*Requirements*: Using the data below, repeat all of it precisely.

-- Dataset extract start --

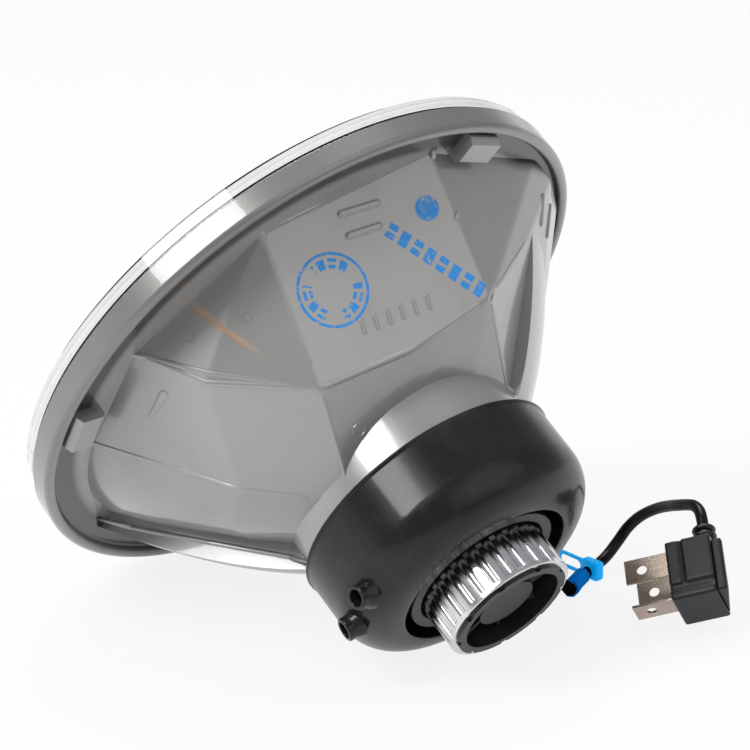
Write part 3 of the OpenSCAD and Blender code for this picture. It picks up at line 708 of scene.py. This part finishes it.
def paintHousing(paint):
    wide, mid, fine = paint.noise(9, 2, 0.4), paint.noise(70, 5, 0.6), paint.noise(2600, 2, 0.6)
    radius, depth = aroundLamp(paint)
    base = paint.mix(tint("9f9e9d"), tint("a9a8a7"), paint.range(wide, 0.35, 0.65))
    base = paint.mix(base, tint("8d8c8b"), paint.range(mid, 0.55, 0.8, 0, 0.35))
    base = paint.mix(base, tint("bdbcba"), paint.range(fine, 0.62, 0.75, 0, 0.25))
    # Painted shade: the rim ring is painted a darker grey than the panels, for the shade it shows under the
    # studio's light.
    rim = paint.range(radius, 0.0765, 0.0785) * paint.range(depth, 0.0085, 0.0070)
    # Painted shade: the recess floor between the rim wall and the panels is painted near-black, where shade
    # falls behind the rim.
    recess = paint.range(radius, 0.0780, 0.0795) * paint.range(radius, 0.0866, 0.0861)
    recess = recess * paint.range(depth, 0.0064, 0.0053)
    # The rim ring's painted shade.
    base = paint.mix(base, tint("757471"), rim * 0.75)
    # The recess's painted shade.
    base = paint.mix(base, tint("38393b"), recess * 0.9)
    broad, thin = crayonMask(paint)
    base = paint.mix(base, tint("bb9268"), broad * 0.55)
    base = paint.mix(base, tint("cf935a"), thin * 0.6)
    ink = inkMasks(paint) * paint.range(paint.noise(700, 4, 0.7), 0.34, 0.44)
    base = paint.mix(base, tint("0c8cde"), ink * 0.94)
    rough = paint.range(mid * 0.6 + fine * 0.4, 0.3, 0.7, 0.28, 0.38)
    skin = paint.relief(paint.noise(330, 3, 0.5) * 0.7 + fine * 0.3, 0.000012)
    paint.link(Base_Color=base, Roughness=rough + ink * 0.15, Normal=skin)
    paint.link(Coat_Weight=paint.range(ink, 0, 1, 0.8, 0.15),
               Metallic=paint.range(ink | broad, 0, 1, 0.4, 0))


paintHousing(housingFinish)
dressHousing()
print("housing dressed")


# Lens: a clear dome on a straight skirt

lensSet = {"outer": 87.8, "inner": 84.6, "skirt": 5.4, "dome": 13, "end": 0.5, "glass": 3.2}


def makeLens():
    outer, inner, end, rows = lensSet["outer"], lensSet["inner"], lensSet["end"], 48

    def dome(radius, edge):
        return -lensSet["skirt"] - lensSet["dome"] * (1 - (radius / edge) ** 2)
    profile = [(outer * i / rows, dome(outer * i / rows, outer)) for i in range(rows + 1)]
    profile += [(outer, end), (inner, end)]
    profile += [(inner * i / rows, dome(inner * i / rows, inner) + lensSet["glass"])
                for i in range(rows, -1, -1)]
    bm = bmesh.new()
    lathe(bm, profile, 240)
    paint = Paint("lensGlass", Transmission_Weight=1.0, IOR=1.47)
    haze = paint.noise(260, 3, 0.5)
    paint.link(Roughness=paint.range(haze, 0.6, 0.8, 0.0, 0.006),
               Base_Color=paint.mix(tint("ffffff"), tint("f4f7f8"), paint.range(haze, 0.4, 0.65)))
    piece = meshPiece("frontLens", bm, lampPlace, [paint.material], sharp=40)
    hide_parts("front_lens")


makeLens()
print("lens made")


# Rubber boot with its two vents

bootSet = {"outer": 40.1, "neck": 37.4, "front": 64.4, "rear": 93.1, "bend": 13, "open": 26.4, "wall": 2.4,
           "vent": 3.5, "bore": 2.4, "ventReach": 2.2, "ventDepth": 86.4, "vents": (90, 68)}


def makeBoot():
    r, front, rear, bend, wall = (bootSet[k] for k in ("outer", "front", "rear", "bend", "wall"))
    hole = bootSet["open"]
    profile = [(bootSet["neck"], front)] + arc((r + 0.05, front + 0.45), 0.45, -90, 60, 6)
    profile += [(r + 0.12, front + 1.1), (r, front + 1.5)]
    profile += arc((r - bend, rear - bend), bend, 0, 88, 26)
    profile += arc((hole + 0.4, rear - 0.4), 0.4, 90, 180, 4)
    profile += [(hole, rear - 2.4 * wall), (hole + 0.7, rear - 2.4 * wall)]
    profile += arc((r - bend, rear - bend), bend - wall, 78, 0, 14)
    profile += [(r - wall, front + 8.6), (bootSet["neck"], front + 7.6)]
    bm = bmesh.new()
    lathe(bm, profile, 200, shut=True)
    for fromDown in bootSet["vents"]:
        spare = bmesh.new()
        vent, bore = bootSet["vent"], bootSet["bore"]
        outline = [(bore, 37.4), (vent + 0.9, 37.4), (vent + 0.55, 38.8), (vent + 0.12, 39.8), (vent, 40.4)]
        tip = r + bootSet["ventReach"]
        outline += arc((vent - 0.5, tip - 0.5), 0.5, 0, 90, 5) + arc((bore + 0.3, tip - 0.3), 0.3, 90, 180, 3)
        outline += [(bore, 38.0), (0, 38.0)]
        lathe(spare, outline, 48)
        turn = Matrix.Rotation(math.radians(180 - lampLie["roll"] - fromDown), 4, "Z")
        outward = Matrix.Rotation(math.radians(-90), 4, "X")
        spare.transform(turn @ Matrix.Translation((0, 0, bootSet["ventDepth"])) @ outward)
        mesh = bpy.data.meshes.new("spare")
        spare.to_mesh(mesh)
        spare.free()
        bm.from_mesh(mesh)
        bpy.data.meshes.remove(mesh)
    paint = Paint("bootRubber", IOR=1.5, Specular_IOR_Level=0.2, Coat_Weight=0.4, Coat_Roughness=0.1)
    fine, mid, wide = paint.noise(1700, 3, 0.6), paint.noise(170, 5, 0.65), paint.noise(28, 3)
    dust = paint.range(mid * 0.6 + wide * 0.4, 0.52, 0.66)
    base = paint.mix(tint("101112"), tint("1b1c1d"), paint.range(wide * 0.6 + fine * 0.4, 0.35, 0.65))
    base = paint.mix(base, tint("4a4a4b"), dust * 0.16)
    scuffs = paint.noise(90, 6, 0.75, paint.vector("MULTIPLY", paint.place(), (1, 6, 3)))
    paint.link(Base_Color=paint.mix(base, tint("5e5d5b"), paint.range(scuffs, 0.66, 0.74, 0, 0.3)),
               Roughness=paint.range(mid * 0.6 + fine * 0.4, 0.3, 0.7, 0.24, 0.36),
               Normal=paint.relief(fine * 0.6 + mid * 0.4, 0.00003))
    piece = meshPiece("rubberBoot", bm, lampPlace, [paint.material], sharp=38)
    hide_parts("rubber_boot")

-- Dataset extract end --

*Response to the exercise*:
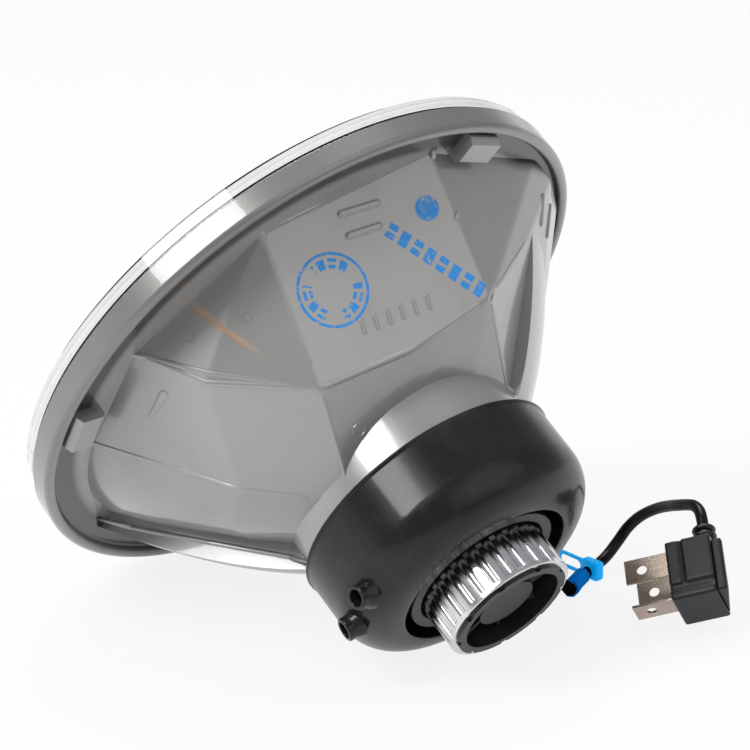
Write part 3 of the OpenSCAD and Blender code for this picture. It picks up at line 708 of scene.py. This part finishes it.
def paintHousing(paint):
    wide, mid, fine = paint.noise(9, 2, 0.4), paint.noise(70, 5, 0.6), paint.noise(2600, 2, 0.6)
    radius, depth = aroundLamp(paint)
    base = paint.mix(tint("9f9e9d"), tint("a9a8a7"), paint.range(wide, 0.35, 0.65))
    base = paint.mix(base, tint("8d8c8b"), paint.range(mid, 0.55, 0.8, 0, 0.35))
    base = paint.mix(base, tint("bdbcba"), paint.range(fine, 0.62, 0.75, 0, 0.25))
    # Painted shade: the rim ring is painted a darker grey than the panels, for the shade it shows under the
    # studio's light.
    rim = paint.range(radius, 0.0765, 0.0785) * paint.range(depth, 0.0085, 0.0070)
    # Painted shade: the recess floor between the rim wall and the panels is painted near-black, where shade
    # falls behind the rim.
    recess = paint.range(radius, 0.0780, 0.0795) * paint.range(radius, 0.0866, 0.0861)
    recess = recess * paint.range(depth, 0.0064, 0.0053)
    # The rim ring's painted shade.
    base = paint.mix(base, tint("757471"), rim * 0.75)
    # The recess's painted shade.
    base = paint.mix(base, tint("38393b"), recess * 0.9)
    broad, thin = crayonMask(paint)
    base = paint.mix(base, tint("bb9268"), broad * 0.55)
    base = paint.mix(base, tint("cf935a"), thin * 0.6)
    ink = inkMasks(paint) * paint.range(paint.noise(700, 4, 0.7), 0.34, 0.44)
    base = paint.mix(base, tint("0c8cde"), ink * 0.94)
    rough = paint.range(mid * 0.6 + fine * 0.4, 0.3, 0.7, 0.28, 0.38)
    skin = paint.relief(paint.noise(330, 3, 0.5) * 0.7 + fine * 0.3, 0.000012)
    paint.link(Base_Color=base, Roughness=rough + ink * 0.15, Normal=skin)
    paint.link(Coat_Weight=paint.range(ink, 0, 1, 0.8, 0.15),
               Metallic=paint.range(ink | broad, 0, 1, 0.4, 0))


paintHousing(housingFinish)
dressHousing()
print("housing dressed")


# Lens: a clear dome on a straight skirt

lensSet = {"outer": 87.8, "inner": 84.6, "skirt": 5.4, "dome": 13, "end": 0.5, "glass": 3.2}


def makeLens():
    outer, inner, end, rows = lensSet["outer"], lensSet["inner"], lensSet["end"], 48

    def dome(radius, edge):
        return -lensSet["skirt"] - lensSet["dome"] * (1 - (radius / edge) ** 2)
    profile = [(outer * i / rows, dome(outer * i / rows, outer)) for i in range(rows + 1)]
    profile += [(outer, end), (inner, end)]
    profile += [(inner * i / rows, dome(inner * i / rows, inner) + lensSet["glass"])
                for i in range(rows, -1, -1)]
    bm = bmesh.new()
    lathe(bm, profile, 240)
    paint = Paint("lensGlass", Transmission_Weight=1.0, IOR=1.47)
    haze = paint.noise(260, 3, 0.5)
    paint.link(Roughness=paint.range(haze, 0.6, 0.8, 0.0, 0.006),
               Base_Color=paint.mix(tint("ffffff"), tint("f4f7f8"), paint.range(haze, 0.4, 0.65)))
    piece = meshPiece("frontLens", bm, lampPlace, [paint.material], sharp=40)
    hide_parts("front_lens")


makeLens()
print("lens made")


# Rubber boot with its two vents

bootSet = {"outer": 40.1, "neck": 37.4, "front": 64.4, "rear": 93.1, "bend": 13, "open": 26.4, "wall": 2.4,
           "vent": 3.5, "bore": 2.4, "ventReach": 2.2, "ventDepth": 86.4, "vents": (90, 68)}


def makeBoot():
    r, front, rear, bend, wall = (bootSet[k] for k in ("outer", "front", "rear", "bend", "wall"))
    hole = bootSet["open"]
    profile = [(bootSet["neck"], front)] + arc((r + 0.05, front + 0.45), 0.45, -90, 60, 6)
    profile += [(r + 0.12, front + 1.1), (r, front + 1.5)]
    profile += arc((r - bend, rear - bend), bend, 0, 88, 26)
    profile += arc((hole + 0.4, rear - 0.4), 0.4, 90, 180, 4)
    profile += [(hole, rear - 2.4 * wall), (hole + 0.7, rear - 2.4 * wall)]
    profile += arc((r - bend, rear - bend), bend - wall, 78, 0, 14)
    profile += [(r - wall, front + 8.6), (bootSet["neck"], front + 7.6)]
    bm = bmesh.new()
    lathe(bm, profile, 200, shut=True)
    for fromDown in bootSet["vents"]:
        spare = bmesh.new()
        vent, bore = bootSet["vent"], bootSet["bore"]
        outline = [(bore, 37.4), (vent + 0.9, 37.4), (vent + 0.55, 38.8), (vent + 0.12, 39.8), (vent, 40.4)]
        tip = r + bootSet["ventReach"]
        outline += arc((vent - 0.5, tip - 0.5), 0.5, 0, 90, 5) + arc((bore + 0.3, tip - 0.3), 0.3, 90, 180, 3)
        outline += [(bore, 38.0), (0, 38.0)]
        lathe(spare, outline, 48)
        turn = Matrix.Rotation(math.radians(180 - lampLie["roll"] - fromDown), 4, "Z")
        outward = Matrix.Rotation(math.radians(-90), 4, "X")
        spare.transform(turn @ Matrix.Translation((0, 0, bootSet["ventDepth"])) @ outward)
        mesh = bpy.data.meshes.new("spare")
        spare.to_mesh(mesh)
        spare.free()
        bm.from_mesh(mesh)
        bpy.data.meshes.remove(mesh)
    paint = Paint("bootRubber", IOR=1.5, Specular_IOR_Level=0.2, Coat_Weight=0.4, Coat_Roughness=0.1)
    fine, mid, wide = paint.noise(1700, 3, 0.6), paint.noise(170, 5, 0.65), paint.noise(28, 3)
    dust = paint.range(mid * 0.6 + wide * 0.4, 0.52, 0.66)
    base = paint.mix(tint("101112"), tint("1b1c1d"), paint.range(wide * 0.6 + fine * 0.4, 0.35, 0.65))
    base = paint.mix(base, tint("4a4a4b"), dust * 0.16)
    scuffs = paint.noise(90, 6, 0.75, paint.vector("MULTIPLY", paint.place(), (1, 6, 3)))
    paint.link(Base_Color=paint.mix(base, tint("5e5d5b"), paint.range(scuffs, 0.66, 0.74, 0, 0.3)),
               Roughness=paint.range(mid * 0.6 + fine * 0.4, 0.3, 0.7, 0.24, 0.36),
               Normal=paint.relief(fine * 0.6 + mid * 0.4, 0.00003))
    piece = meshPiece("rubberBoot", bm, lampPlace, [paint.material], sharp=38)
    hide_parts("rubber_boot")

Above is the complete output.